The summary of the Solar System on this page is what is currently known about it. There is still so much that isn't yet known about the Solar System and many discoveries still to be made. When this website first began in 2000, Pluto was still a planet, Jupiter was thought to have only 13 moons (it is now known to have at least 67!) and the dwarf planets Haumea, Makemake and Eris hadn't even been discovered. The spacecrafts Spirit, Opportunity, Phoenix and Curiosity have all successfully landed on Mars, Cassini-Huygens entered orbit of Saturn, and Huygens even sent pictures back from the surface of Titan. Messenger went to Mercury, New Horizons went to Pluto and Venus Express went to Venus. What discoveries lie in the future? There may be more planets in the Solar System, Earth may be found not to be the only place where life can exist. Keep your eyes on the skies because who knows what lies out there?

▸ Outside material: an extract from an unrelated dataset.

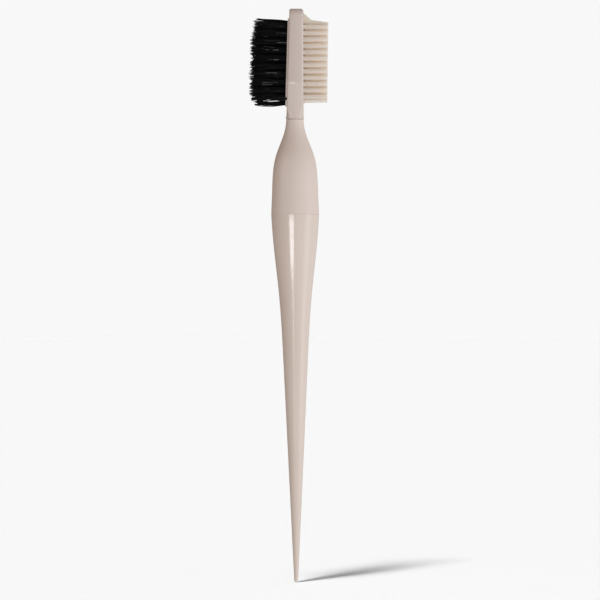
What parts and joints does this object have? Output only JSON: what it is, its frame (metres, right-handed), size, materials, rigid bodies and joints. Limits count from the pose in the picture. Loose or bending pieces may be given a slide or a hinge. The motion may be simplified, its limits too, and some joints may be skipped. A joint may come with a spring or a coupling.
{
  "type": "tint brush",
  "caption": "Slim hand-held brush: a matte grip and glossy pointed tail carry a flat head with black bristle tufts on one face and a fine staggered comb on the other.",
  "frame": {"origin": "tip of the pointed tail, on the handle's axis", "axes": "+Z from the tail's tip to the top of the head, +X from the bristle side to the comb side, Y across the head's depth"},
  "size_m": [0.0283, 0.0168, 0.2],
  "materials": {
    "head_plastic": "satin moulded plastic, warm greige",
    "comb_plastic": "satin moulded plastic, warm cream",
    "grip_plastic": "soft matte moulded plastic, pinkish beige",
    "tail_plastic": "polished moulded plastic, pinkish beige",
    "bristle": "black nylon filament, slightly shiny along its length",
    "anchor_wire": "plain drawn wire, hidden"
  },
  "bodies": {
    "root": {"comb": "comb_plastic", "grip": "grip_plastic", "head_block": "head_plastic", "tail": "tail_plastic", "tuft_01": "bristle", "tuft_02": "bristle", "tuft_03": "bristle", "tuft_04": "bristle", "tuft_05": "bristle", "tuft_06": "bristle", "tuft_07": "bristle", "tuft_08": "bristle", "tuft_09": "bristle", "tuft_10": "bristle", "tuft_11": "bristle", "tuft_12": "bristle", "tuft_13": "bristle", "tuft_14": "bristle", "tuft_15": "bristle", "tuft_16": "bristle", "tuft_17": "bristle", "tuft_18": "bristle", "tuft_19": "bristle", "tuft_20": "bristle", "tuft_21": "bristle", "tuft_22": "bristle", "tuft_23": "bristle", "tuft_24": "bristle", "tuft_25": "bristle", "tuft_26": "bristle", "tuft_27": "bristle", "tuft_28": "bristle", "tuft_29": "bristle", "tuft_30": "bristle", "tuft_31": "bristle", "tuft_anchors": "anchor_wire"}
  },
  "joints": []
}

Of course, your solar system is just one of potentially billions of solar systems in the universe. The Solar System is just the family of objects that orbit the Sun. The Sun is just one star, one very ordinary star. But when you look into the night sky, you can see thousands of stars. And there are billions more that you can't see. Billions of stars just like your own. And that's just in your own galaxy, the Milky Way. Beyond the Mily Way galaxy are billions of other galaxies, each containing billions of stars. The search for other solar systems is a relatively new thing as it requires state of the art technology to be able to observe stars which are millions of miles away from Earth. The first detected exoplanet, a planet in orbit of another star, was recorded in 1992, but it is already known that almost 3,000 other stars have planets orbiting them, and so far almost 4,000 exoplanets have been detected. Some of these planets are believed to exist in the Goldilocks Zone, that region around stars where conditions are thought to be just right for life to exist. Is there another Earth out there?